Thursday through Saturday, we had Uncle Bob to help out, too. We tackled the big project of removing, insulating, and replacing the upstairs ceiling. Thursday, we were able to remove the old ceiling and insulate. While we were removing the ceiling, we found a lot of interesting items. There was a huge wasp’s nest and a light fixture with a ton of stink bug eggs. The first home inspector noticed the wasps in September, but we could not access the nest until the ceiling was removed. We also found what looks like the first ever power strip. Pictures are below.

On Friday and Saturday Chris was able to help out and we were able to install all the drywall, put on the first two coats of drywall compound, and install new light fixtures.
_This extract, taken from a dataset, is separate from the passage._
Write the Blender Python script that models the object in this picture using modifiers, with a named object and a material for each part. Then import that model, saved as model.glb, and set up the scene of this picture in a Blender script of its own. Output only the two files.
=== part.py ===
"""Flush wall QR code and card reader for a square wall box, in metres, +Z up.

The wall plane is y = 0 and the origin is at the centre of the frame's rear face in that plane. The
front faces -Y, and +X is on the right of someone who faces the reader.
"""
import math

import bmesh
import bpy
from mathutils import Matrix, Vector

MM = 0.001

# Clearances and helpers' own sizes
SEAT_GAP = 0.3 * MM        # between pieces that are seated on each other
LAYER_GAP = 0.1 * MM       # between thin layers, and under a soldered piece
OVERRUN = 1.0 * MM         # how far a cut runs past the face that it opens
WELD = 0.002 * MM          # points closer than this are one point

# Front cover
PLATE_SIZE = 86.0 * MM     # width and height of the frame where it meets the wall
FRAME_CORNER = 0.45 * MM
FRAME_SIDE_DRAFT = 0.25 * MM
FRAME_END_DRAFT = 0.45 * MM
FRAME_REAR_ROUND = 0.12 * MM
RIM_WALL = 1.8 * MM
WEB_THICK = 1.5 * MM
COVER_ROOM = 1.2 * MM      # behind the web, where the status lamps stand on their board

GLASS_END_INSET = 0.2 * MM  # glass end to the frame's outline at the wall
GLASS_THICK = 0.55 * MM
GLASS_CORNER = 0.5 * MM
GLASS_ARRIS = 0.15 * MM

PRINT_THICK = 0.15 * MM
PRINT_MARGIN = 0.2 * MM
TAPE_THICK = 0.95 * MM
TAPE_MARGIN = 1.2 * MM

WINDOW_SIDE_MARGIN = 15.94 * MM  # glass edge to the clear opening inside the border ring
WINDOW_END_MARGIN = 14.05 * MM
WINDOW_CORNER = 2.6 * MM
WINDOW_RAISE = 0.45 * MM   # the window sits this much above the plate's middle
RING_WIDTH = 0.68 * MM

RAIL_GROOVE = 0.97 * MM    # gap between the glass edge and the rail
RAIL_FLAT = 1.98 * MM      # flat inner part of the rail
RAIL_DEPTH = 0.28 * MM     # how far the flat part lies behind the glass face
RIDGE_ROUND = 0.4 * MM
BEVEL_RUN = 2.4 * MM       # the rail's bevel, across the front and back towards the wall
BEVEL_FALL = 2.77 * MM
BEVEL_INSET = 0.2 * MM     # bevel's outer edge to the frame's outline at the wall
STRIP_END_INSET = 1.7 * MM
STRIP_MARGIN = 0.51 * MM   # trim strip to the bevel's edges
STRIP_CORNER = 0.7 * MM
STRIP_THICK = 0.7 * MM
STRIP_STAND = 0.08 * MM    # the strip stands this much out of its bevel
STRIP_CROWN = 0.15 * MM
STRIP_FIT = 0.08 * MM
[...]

We also removed all the old kitchen items that were upstairs – it made it much easier to work!

One challenging part of the work was getting the large sheets of drywall upstairs – we had to do the “Drywall Two Step.” The “Drywall Two Step” involves going into the front door, swinging the drywall to the wall to go in the hallway towards the kitchen, backtracking into the living room while swinging the drywall to go down the hallway and into the walk-in closet, backtracking into the small bedroom, swinging over to the other wall, angling the drywall to go up the stairs and holding it almost vertical to go around the corner of the stairs. Below are some pictures of the work.

Sunday, it was just me and Chris. We were able to add new insulation to the walls of the upstairs – the insulation they had there and above the ceiling was about 1 inch thick. Hopefully adding all this insulation will help us with our heating bills down the road.